Similar question on Math.SE: what's the relationship of tensor and multivector

Answer 4

The computational process of multiplying two tensors is mathematically isomorphic to the Clifford multiplication, i.e. it produces the same result. The only difference is the way you conceptualize the problem, which can be considerably simpler in the Clifford representation.

For example the 4x4 matrix of your tensor product can be viewed as a simple geometric structure in Clifford algebra, composed of basis vectors e1, e2, and the bivectors obtained by multiplying every combination of basis vectors e1*e1, e1*e2, e2*e1, e2*e2, which you can picture as the plane areas defined by the wedge product of the two vectors (the surface of the parallelogram defined by the two vectors) but that plane area also has a twist, that rotates from a to b for a*b, and from b to a for b*a, by the angle between a and b.

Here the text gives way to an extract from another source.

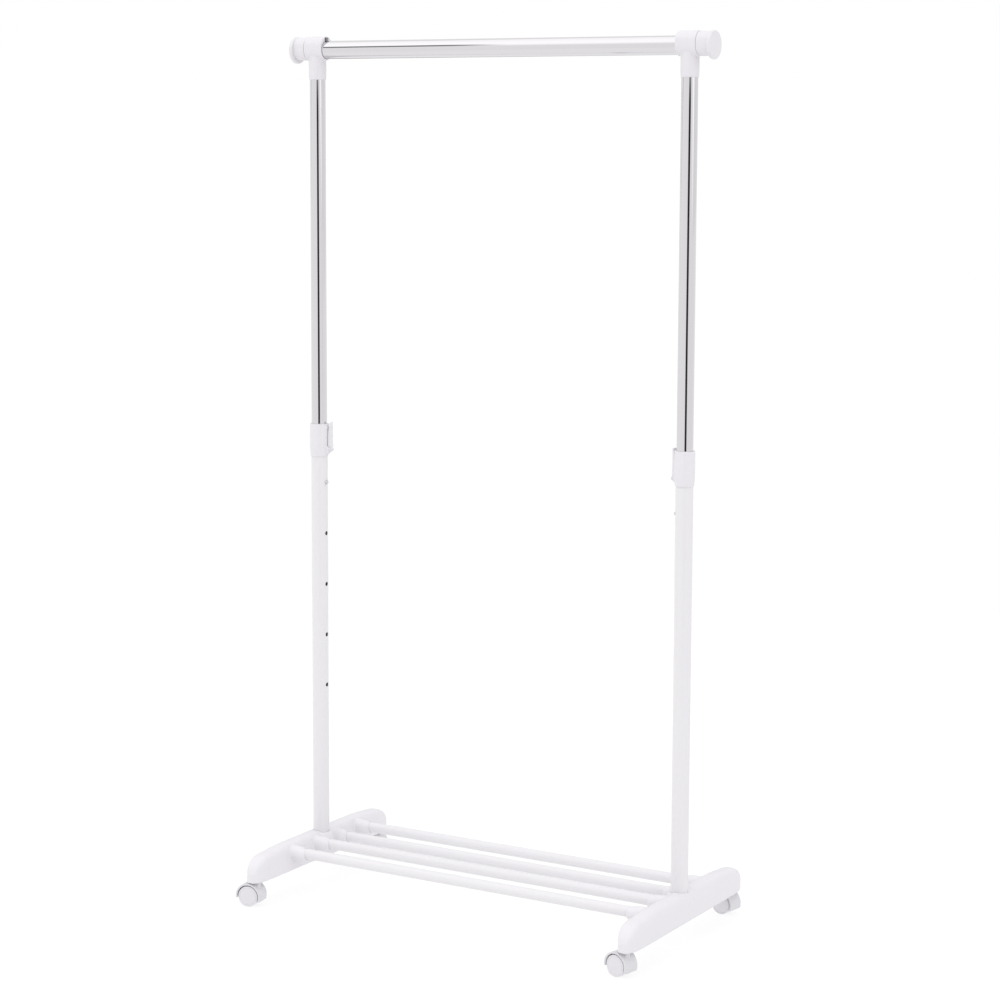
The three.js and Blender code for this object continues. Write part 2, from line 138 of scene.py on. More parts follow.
BOLT_HEAD_HOLE_R = 8
BOLT_HEAD_TOP = 53
BOLT_HOLE_R = 4.3

BAR_R = 9.5
BAR_WALL = 1.2
BAR_Z = 79
BAR_YS = (-106, -29.5, 29.5, 106)
BAR_END = 2  # bar's end, inboard of the upright axis
SOCKET_ROOT_R = 15
SOCKET_MOUTH_R = 11
SOCKET_END = 43  # tapered sockets reach this far inboard
SOCKET_DROP = 2  # sockets' axis below the bars'

CASTER_Y = 201  # swivel axis, from the upright axis
CASTER_SHIFT = 3  # swivel axis, outboard of the upright axis
CASTER_TRAIL = 12  # wheel axle behind the swivel axis
AXLE_X = -CASTER_TRAIL
AXLE_HOLE_R = 2.8
WHEEL_R = 18.8
WHEEL_WIDTH = 9.5
WHEEL_BOSS_R = 8  # boss around the axle on the inner face, and the dish outside it
WHEEL_DISH = 1.5
WHEEL_COVER = 2.7  # thickness of the closed outer face over the axle's end
WEB_HALF = 5  # half thickness of the hood's middle web
WEB_INNER_R = 8
WEB_START = -0.2  # radians around the axle, from +X over the top
FENDER_R = 24
FENDER_GAP = 2
FENDER_START = -0.4
FENDER_END = 3.3
POST_R = 6.8
POST_BOTTOM = 22
POST_FLATS_TOP = 43.4  # below this the post is as thin as the web
STEM_R = 3.8
STEM_BOTTOM = 29
STEM_TOP = 74
# how far each caster is turned at rest
SWIVEL_DEG = {"front_left": 10, "front_right": -14, "rear_left": 10, "rear_right": -10}


# ---- mesh helpers ----------------------------------------------------------------------------
def rounded(points, closed=False, steps=4):
    """The outline with its corners rounded. A point's third number, if any, is its radius."""
    out = []
    for i, point in enumerate(points):
        p = Vector(point[:2])
        r = point[2] if len(point) > 2 else 0
        if r <= 0 or (not closed and i in (0, len(points) - 1)):
            out.append(p)
            continue
        a = Vector(points[i - 1][:2]) - p
        b = Vector(points[(i + 1) % len(points)][:2]) - p
        reach = min(r / math.tan(a.angle(b) / 2 + 1e-9), 0.45 * a.length, 0.45 * b.length)
        start, end = p + a.normalized() * reach, p + b.normalized() * reach
        for k in range(steps + 1):
            t = k / steps
            out.append(start * (1 - t) ** 2 + p * 2 * t * (1 - t) + end * t * t)
    return out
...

Clifford algebra is viewing your matrix of numbers as a three-dimensional structure. Clifford multiplication of two tensors e and f is expressed in Clifford algebra as the simple product e*f, the rest is implicit in the math!

Now if you are asking about the computational process for obtaining the result of that tensor product, then that computation will be mathematically isomorphic to doing the equivalent in conventional tensors, and I think I read your meta-question as "why bother with Clifford algebra when you can do the same thing the old fashioned way?". The advance of Clifford algebra, what makes it distinct from regular algebra, is that these are no longer tensor products, but just plain products, e*f, and they are equivalent to tensors if e and f are of sufficiently high grade, and the products of higher grade clifs (multivectors) correspond to third-order, fourth-order, and higher order tensors. The point is that these higher order products need not have their own specific "tensor product" rules, they are all just simple mulitplications, the details are implicit in the math.